So, say instead of a quart of feed fed every other day, feed 1/2 quart every day....I am _not _promoting feeding them the feed though but if you find it needed a daily feeding will work better in the digestive tract.
One of the largest issues of belly sick equines is a feed/grain overload...you are far from that but read a feed bag back and it references feeding everyday....
I know you said pelleted feed but what exactly are you feeding?
Giving that information those with donks will be able to help you better to feed and keep those donks healthy.
Also what kind of hay is it you are feeding?
So many choices and not knowing where you reside the list is overwhelming in choices...
:runninghorse2:...


----------



## koda2004 (Sep 2, 2017)

Our donkey stays fat and sassy just on free choice hay and grass.

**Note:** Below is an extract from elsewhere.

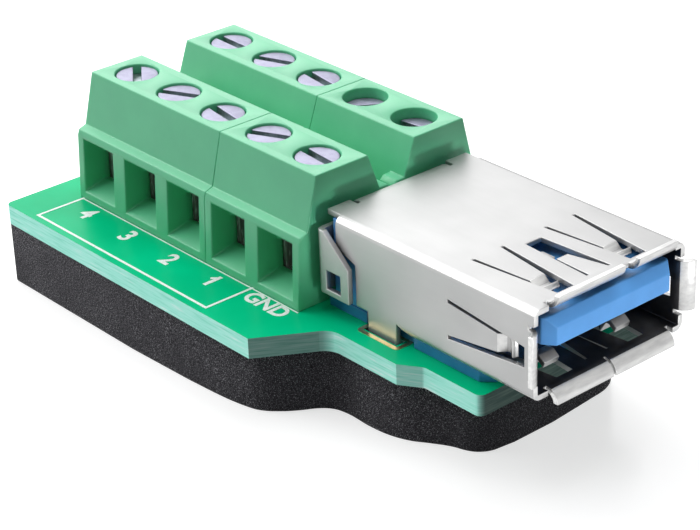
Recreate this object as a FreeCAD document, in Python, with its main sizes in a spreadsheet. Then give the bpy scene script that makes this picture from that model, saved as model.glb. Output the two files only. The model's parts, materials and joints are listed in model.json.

She also shares a little bit of 12% sweet feed with the horses although I really don't think she needs it. Before we got her she was living in the wild and looked very healthy with no human care at all.


----------



## Dustbunny (Oct 22, 2012)

They are adorable!
Personally, I would feed grass hay and no sweet feed, but rather a very small amount of pelleted feed that is low starch and low sugar, and just a handful to start. I always have a salt block available also.
You can always adjust the feed up if they don't maintain weight but it's tough to reverse a bad condition if it occurs.
Welcome to the forum. You will learn a lot here!


----------